Plug & Phoenix do this and the router is a great example of how to create a meaningful DSL for the most common use-case in a large domain!
Conclusion
Building your own DSL using metaprogramming can be super benefical.
To use our example: Once you have a diagram like this …
… and the corresponding code actually looks like this …
defmodule Converter.MyProcess do
use Converter.StepBuilder
step Converter.Step.ParseOptions
step Converter.Step.ValidateOptions
step do
token.errors == [] ->
step Converter.Step.PrepareConversion
step Converter.Step.ConvertImages
step Converter.Step.ReportResults
token.errors != [] ->
step Converter.Step.ReportErrors
end
end
… you will notice positive side effects (in addition to the satisfaction of writing Elixir):
- Onboarding new team members becomes easier, because there’s a clear entrypoint for new contributors.
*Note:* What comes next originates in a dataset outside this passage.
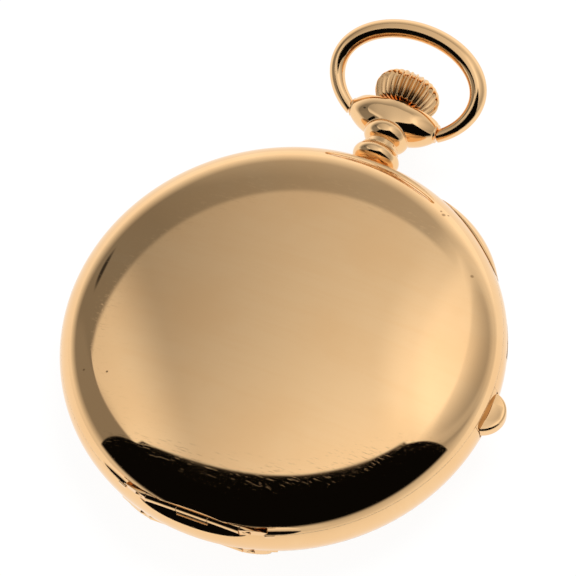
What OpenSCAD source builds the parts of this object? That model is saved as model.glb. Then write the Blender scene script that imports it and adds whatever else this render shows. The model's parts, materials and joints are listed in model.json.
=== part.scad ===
// Full hunter pocket watch: case, hinged covers, winding crown, bow and movement.
// The watch lies on its back cover. Z is the case axis, the pendant points to +Y,
// and the side push-piece sits on +X. Lengths are millimetres.

/* [Case] */
// Diameter of the case over its band
case_d = 56; // [55:0.5:60]
// Thickness of the closed case
case_t = 15; // [15:0.5:18]
// Rounding radius of the rim
rim_r = 5.5; // [5.3:0.1:6]
// Height of the band between the two covers
band_h = 4.2; // [4:0.1:4.6]
// Wall of the covers
cover_wall = 0.65; // [0.5:0.05:0.8]
// Depth of the flat that the back cover rests on
rest_cut = 0.1; // [0.08:0.02:0.2]
// Height of the thick lip inside each cover
lip_h = 1; // [0.8:0.1:1.2]
// Width of the thick lip inside each cover
lip_w = 1.3; // [1.1:0.1:1.4]
// Height of the snap wall that each cover closes over
snap_h = 0.8; // [0.6:0.1:0.9]
// Clearance between pieces that close over each other
close_gap = 0.1; // [0.08:0.01:0.12]
// Thickness of the inner dust cover
cuvette_wall = 0.4; // [0.3:0.05:0.45]

/* [Hinges] */
// Length of the cover hinges
hinge_l = 21; // [19:0.5:21.5]
// Diameter of the cover hinge knuckles
hinge_d = 1.2; // [1.1:0.05:1.3]
// Diameter of the hinge pins
hinge_pin_d = 0.56; // [0.5:0.02:0.6]
// Distance from the rim of the case to the hinge axis
hinge_in = 1.55; // [1.5:0.05:1.65]
// Gap between neighbouring knuckles
knuckle_gap = 0.06; // [0.05:0.01:0.1]
// Length of the dust cover's hinge
cuvette_hinge_l = 9; // [8:0.5:10]
// Diameter of the dust cover's hinge knuckles
cuvette_hinge_d = 0.9; // [0.85:0.05:0.95]

/* [Pendant, crown and bow] */
// Distance from the case axis to the bow's pivots
bow_pivot_y = 35.1; // [34.8:0.1:36]
// Diameter of the bead at the foot of the neck
bead_d = 5.7; // [5.2:0.1:6]
// Diameter of the upper knop of the neck
knop_d = 5.1; // [4.6:0.1:5.4]
// Diameter of the plain neck
neck_d = 4.1; // [3.8:0.1:4.4]
// Length of the pendant head, across the bow's pivots
head_l = 11.8; // [11:0.2:12.6]
// Diameter of the pendant head at its middle
head_d = 5.8; // [5.4:0.1:6.2]
// Diameter of the pendant head at its ends
head_end_d = 2.24; // [2.24:0.04:2.6]
// Diameter of the winding crown
crown_d = 8.2; // [7.8:0.1:9]
// Length of the winding crown
crown_l = 3.5; // [3.2:0.1:4.2]
// Number of flutes round the crown
crown_flutes = 28; // [20:1:32]
// How far the crown presses in to release the front cover
crown_press = 0.5; // [0.4:0.05:0.6]
// How far the crown pulls out to set the hands
crown_pull = 0.9; // [0.7:0.05:1]
// Outer width of the bow
bow_w = 21.4; // [20.6:0.2:22.6]
// Height of the bow above its pivots
bow_h = 12.9; // [12.6:0.1:14]
// How far the bow is lifted at rest, in degrees above the case's plane
bow_lift = 28; // [0:1:35]
// Thickness of the bow's wire at its top
bow_top_d = 2.4; // [2:0.1:2.6]
// Thickness of the bow's wire at its ends
bow_end_d = 1.6; // [1.4:0.1:1.8]
// Diameter of the bow's end pegs
bow_peg_d = 1; // [0.8:0.05:1.1]

/* [Repeating slide and push-piece] */
// Start of the slide, clockwise from the pendant, in degrees
slide_start = 21; // [20:0.5:22]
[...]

- Discussing upcoming changes becomes more focussed, because the team can get a clear picture of what should happen quickly.
- And last but not least, simply reasoning about what happens with colleagues, managers and clients becomes less error-prone, because everybody is talking about the same thing.
The reason for this is that the flow of the program or request or data transformation is suddenly more visible, comprehensible and documented.